When Amazon RDS reboots your DB instance it performs the following sequential tasks:

  1. Stops the database service on your DB instance

  2. Starts the database service on your DB instance

The reboot process leads to a brief outage. During this outage, the DB instance status is rebooting. An outage occurs for both a Single-AZ deployment and a Multi-AZ DB instance deployment, even when you reboot with a failover.

How rebooting a DB instance in a Multi-AZ deployment works

If the Amazon RDS DB instance is in a Multi-AZ deployment, you can reboot with a failover. This operation is useful to simulate a failure of a DB instance or restore operations to the original Availability Zone after a failover.

During the reboot with failover, Amazon RDS does the following

  • Interrupts the database abruptly. The DB instance and its client sessions might not have time to shut down gracefully.

    Warning

    To avoid the possibility of data loss, we recommend stopping transactions on your DB instance before rebooting with a failover.

  • Switches to a standby replica in another AZ automatically. The AZ change might not be reflected in the AWS Management Console, and in calls to the AWS CLI and RDS API, for several minutes.

  • Updates the DNS record for the DB instance to point to the standby DB instance. As a result, you need to clean up and re-establish any existing connections to your DB instance. For more information, see Configuring and managing a Multi-AZ deployment for Amazon RDS.

  • Creates an Amazon RDS event after the reboot.

On RDS for Microsoft SQL Server, the failover reboots only the primary DB instance. After the failover, the primary DB instance becomes the new secondary DB instance. Parameters might not be updated for Multi-AZ instances. For reboot without failover, both the primary and secondary DB instances reboot, and parameters are updated after the reboot. If the DB instance is unresponsive, we recommend reboot without failover.

Considerations when rebooting a DB instance

Before you reboot your instance, consider the following:

  • For a DB instance with read replicas, you can reboot the source DB instance and its read replicas independently. After a reboot completes, replication resumes automatically.

  • The reboot time depends on the crash recovery process, database activity at the time of reboot, and the behavior of your specific DB engine. To improve the reboot time, we recommend that you reduce database activity as much as possible during the reboot.

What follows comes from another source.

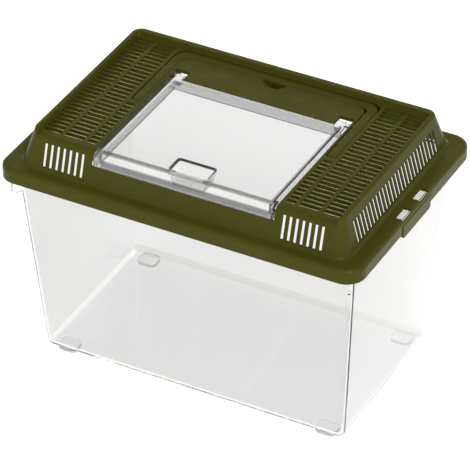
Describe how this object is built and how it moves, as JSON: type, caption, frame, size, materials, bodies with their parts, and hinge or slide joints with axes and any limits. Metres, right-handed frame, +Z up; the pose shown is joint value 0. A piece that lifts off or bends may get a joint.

This technique reduces rollback activity for in-transit transactions.

Prerequisites for rebooting a DB instance

Make sure that you meet the following prerequisites:

  • Your DB instance must be in the available state. Your database can be unavailable for several reasons, such as an in-progress backup, a previously requested modification, or a maintenance window operation.

  • If you force a failover to a different AZ, your DB instance must be configured for Multi-AZ.

  • If you force a failover to a different AZ, we recommend first stopping transactions on your DB instance to prevent possible data loss.

Rebooting a DB instance: basic steps

You can reboot your DB instance using the AWS Management Console, AWS CLI, or RDS API.

To reboot a DB instance
  1. Sign in to the AWS Management Console and open the Amazon RDS console at https://console.aws.amazon.com/rds/.

  2. In the navigation pane, choose Databases, and then choose the DB instance that you want to reboot.

  3. For Actions, choose Reboot.

    The Reboot DB instance page appears.

  4. (Optional) Choose Reboot with failover? to force a failover from one AZ to another.

  5. Choose Reboot to reboot your DB instance.

    Alternatively, choose Cancel.

To reboot a DB instance by using the AWS CLI, call the reboot-db-instance command.

Example Simple reboot

For Linux, macOS, or Unix:

aws rds reboot-db-instance \ --db-instance-identifier mydbinstance

For Windows:

aws rds reboot-db-instance ^ --db-instance-identifier mydbinstance
Example Reboot with failover

To force a failover from one AZ to the other in a Multi-AZ DB cluster, use the --force-failover parameter.

For Linux, macOS, or Unix:

aws rds reboot-db-instance \ --db-instance-identifier mydbinstance \ --force-failover

For Windows:

aws rds reboot-db-instance ^ --db-instance-identifier mydbinstance ^ --force-failover

To reboot a DB instance by using the Amazon RDS API, call the RebootDBInstance operation.